- _DESCRIPTION OF THE TASK_: Using the material below, copy every line where "from" appears.

- _PROVIDED MATERIAL_:

········

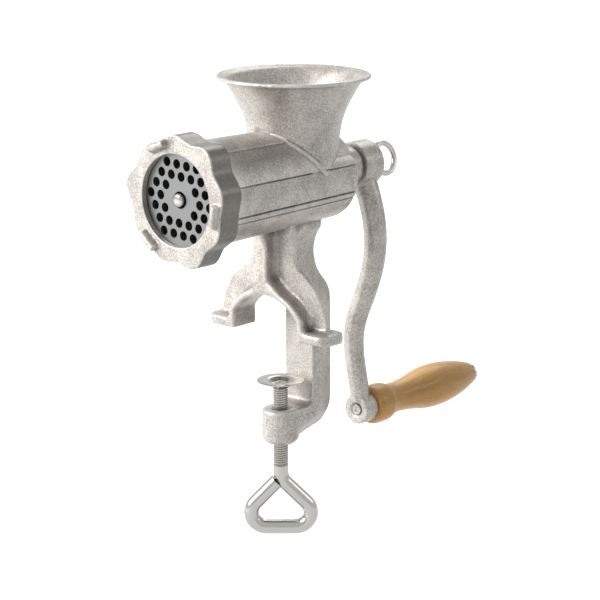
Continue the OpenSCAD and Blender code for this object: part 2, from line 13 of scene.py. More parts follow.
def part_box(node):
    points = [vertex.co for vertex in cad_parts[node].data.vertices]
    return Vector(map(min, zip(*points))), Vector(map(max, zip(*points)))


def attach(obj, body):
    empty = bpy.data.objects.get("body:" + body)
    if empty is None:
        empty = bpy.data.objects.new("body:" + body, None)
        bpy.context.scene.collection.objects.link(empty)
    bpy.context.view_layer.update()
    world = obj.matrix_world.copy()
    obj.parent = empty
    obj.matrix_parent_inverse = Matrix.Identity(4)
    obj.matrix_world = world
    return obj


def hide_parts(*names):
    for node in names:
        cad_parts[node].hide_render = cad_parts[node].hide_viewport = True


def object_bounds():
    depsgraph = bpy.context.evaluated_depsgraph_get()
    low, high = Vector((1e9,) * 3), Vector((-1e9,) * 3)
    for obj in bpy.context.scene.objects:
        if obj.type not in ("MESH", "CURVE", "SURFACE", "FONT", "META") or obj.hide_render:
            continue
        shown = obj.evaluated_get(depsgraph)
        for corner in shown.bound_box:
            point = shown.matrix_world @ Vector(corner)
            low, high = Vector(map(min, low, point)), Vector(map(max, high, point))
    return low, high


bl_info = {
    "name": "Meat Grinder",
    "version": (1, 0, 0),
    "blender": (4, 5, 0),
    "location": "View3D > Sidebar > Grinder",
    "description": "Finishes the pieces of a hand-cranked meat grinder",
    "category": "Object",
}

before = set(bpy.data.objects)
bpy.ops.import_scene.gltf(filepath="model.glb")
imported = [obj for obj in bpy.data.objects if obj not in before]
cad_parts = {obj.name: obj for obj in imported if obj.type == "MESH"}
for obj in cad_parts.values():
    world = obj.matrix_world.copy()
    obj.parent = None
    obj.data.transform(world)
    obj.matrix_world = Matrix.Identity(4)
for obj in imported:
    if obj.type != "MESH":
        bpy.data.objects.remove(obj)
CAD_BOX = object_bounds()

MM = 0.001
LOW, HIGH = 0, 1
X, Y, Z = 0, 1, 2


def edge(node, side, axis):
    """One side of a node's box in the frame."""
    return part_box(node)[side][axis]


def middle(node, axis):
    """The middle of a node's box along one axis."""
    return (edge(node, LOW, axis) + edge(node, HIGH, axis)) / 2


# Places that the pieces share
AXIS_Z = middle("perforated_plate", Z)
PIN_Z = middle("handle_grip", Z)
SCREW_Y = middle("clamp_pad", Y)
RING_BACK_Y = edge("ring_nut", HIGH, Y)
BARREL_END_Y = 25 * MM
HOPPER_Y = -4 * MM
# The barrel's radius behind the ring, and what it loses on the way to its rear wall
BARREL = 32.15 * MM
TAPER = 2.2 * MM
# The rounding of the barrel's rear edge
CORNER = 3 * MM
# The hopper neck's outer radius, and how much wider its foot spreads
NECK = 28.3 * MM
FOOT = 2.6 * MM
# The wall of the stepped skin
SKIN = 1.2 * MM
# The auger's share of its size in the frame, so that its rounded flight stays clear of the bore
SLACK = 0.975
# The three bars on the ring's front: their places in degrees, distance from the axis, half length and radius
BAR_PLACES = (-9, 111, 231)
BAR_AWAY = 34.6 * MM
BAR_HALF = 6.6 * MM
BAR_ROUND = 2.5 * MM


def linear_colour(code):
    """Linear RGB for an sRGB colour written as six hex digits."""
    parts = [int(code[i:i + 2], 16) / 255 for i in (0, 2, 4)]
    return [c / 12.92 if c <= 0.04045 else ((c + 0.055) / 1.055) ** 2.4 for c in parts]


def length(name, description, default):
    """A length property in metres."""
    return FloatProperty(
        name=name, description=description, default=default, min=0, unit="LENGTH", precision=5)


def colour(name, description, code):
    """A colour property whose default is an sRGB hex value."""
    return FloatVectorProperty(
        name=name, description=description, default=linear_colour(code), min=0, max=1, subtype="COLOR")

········

- _OUTPUT OF THE TASK_:
Continue the OpenSCAD and Blender code for this object: part 2, from line 13 of scene.py. More parts follow.
# The three bars on the ring's front: their places in degrees, distance from the axis, half length and radius